QS demande aussi que ses éventuels partenaires s'engagent à une réforme du mode de scrutin en « laissant une place importante à la proportionnelle », qui serait applicable « dès l’élection générale suivante ». La mise en place d’un système électoral proportionnel, bien qu’il s’agisse d’un mode de scrutin plus démocratique que le système actuel, n’est aucunement une remise en question de la domination politique de la grande entreprise et de ses partis sur la classe ouvrière. QS, qui ne compte pour l’instant qu’un seul député à l’Assemblée nationale, avance cette idée de la proportionnelle pour se tailler une place plus importante au pouvoir et s’intégrer davantage à l’ordre établi.
Malgré les critiques que QS peut bien diriger à l'occasion vers le PQ, leurs programmes respectifs défendent des idées similaires liées au projet réactionnaire de la souveraineté du Québec, à savoir que les travailleurs du Québec ont plus en commun avec l’élite dirigeante francophone de la province qu’avec leurs frères et sœurs de classe à travers le pays, et que la classe ouvrière doit subordonner ses intérêts indépendants à la création d’un nouvel État capitaliste en Amérique du Nord.

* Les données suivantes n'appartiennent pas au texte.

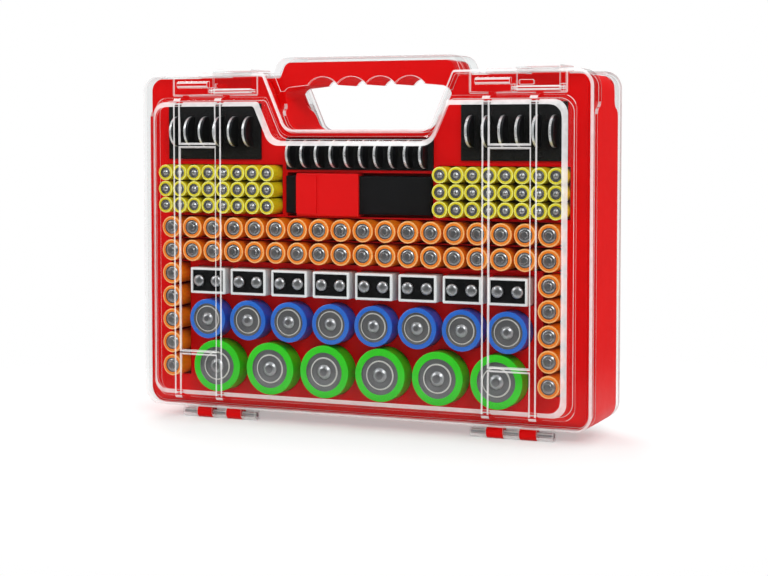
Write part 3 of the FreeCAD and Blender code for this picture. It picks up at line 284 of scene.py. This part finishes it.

La lutte contre l’austérité et l’assaut sur les droits démocratiques ne peut pas passer par le PQ et le programme nationaliste de la souveraineté du Québec. Au contraire, les travailleurs et les jeunes doivent développer une lutte consciente en opposition au PQ et à toutes les forces de la pseudo-gauche comme Québec solidaire qui font la promotion du nationalisme québécois. Ils doivent plutôt unir leurs luttes à celles des travailleurs du reste du Canada et internationalement contre le système capitaliste en faillite.